Седая супруга — с усами, как у моржа.
Все домочадцы — задиристо нетравоядны.
— Страшно, какую грибницу ты себе выкрасил! — осерчал Илларион.
— А вы зачем уезжали?
— Ну, по делам уезжал и приехал.
— А геморрой разболелся, соскучившись.
— Ежели не было ранее, как он, еще ни разу не видясь, успел интересно соскучиться? Не понимаю. Ты врешь.
— Учитель, а мы тут одну бабу для вас отловили. Девчонка летала по небу нагая.

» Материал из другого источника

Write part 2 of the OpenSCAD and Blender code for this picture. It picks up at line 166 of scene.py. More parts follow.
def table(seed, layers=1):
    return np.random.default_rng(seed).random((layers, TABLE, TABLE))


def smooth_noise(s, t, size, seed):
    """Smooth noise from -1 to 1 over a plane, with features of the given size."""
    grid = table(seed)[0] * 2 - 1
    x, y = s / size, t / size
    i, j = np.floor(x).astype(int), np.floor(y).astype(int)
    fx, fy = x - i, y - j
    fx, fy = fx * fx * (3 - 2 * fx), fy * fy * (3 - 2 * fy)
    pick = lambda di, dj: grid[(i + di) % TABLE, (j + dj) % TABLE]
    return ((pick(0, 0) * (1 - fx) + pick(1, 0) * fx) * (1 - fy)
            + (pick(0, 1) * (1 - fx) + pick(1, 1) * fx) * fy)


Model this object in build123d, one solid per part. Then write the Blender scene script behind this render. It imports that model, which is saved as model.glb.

— Наверняка диверсантка. Для маскировки нагая. На каком аппарате летала? На метле?
— Без аппарата летала пуще птахини загзагами под облаками.
— По-твоему, не диверсантка зигзагами?
— Красивая, справная девка. Груди… лоснятся по пояс.
— А кроме грудей что?
— Да задница тоже, капроновой сетью насилу поймали.
— Как удалось-то?
— Кому-то, не помню кому, по хлеборезке пяткой летунья выбила спереди зубы… Другому, тоже кому-то, палец отъела до локтя.
— Не врал бы! Как это палец до локтя? Как?
— Я не вру. Мне так хорошо не соврать и так складно не выдумать, а калека родился калекой только с одним указательным пальцем на правой культяпой руке. Вместо пяти с одним пальцем.
— Не густо! На что же рассчитывал он, обалдуй?
— Что на жизнь обалдую вполне хватит одного пальца.
— В ноздре ковырять?
— И указывать — тоже.
— А вдруг если что до пяти надо счесть — тогда как? О, бездельники!..
— Лодыри, лодыри…
— Ладно, с калекой закончили. Дальше докладывай вздор.
— А дальше здесь опять…
— Охотничьи полчища блох отправляли на волю?
— Конечно! По расписанию.
— Мда, блохи! Весьма хитроумное средство. Крайне полезное для бичевания масс. А людишки небось употели чесаться?
— До бешеной крови.
— Так.
— Учитель!..
— Основатель!..
— Основатель, а дальше про голую надо подробно рассказывать?
— Я ханжа в отношении противоположного пола. Помню, мне в бурсе приснилась одна раскладуха, на ком и попался. Мне женщины снятся к несчастью.
— Они сплошь и рядом приносят несчастье, — согласился нахал, вспоминая супругу-моржа. — Они, как домоклов топор с усами. Я тоже в школе был двоечником и даже хватал единицы.
— То — ты, а то — я! — вскипел Илларион. — А то — девка!.. Девка зигзагами…
— В закрытом бассейне секретно содержится, вынуть ее? — Нахал юркнул за дверь гиеной с коротким зеленым хвостом.
5
Черная вьюга была перекрашенной ведьмой зимы. Вкривь и вкось ее черные хлопья с утра сотворяли затмение белому свету. День — это все-таки день, а не будто бы ночь, — изнемогал озираться среди заштрихованных улиц, имеющих общеразмытые контуры вместо домов и неряшливо-желтые пятна вблизи фонарей, что, как ящеры, доверху в язвах.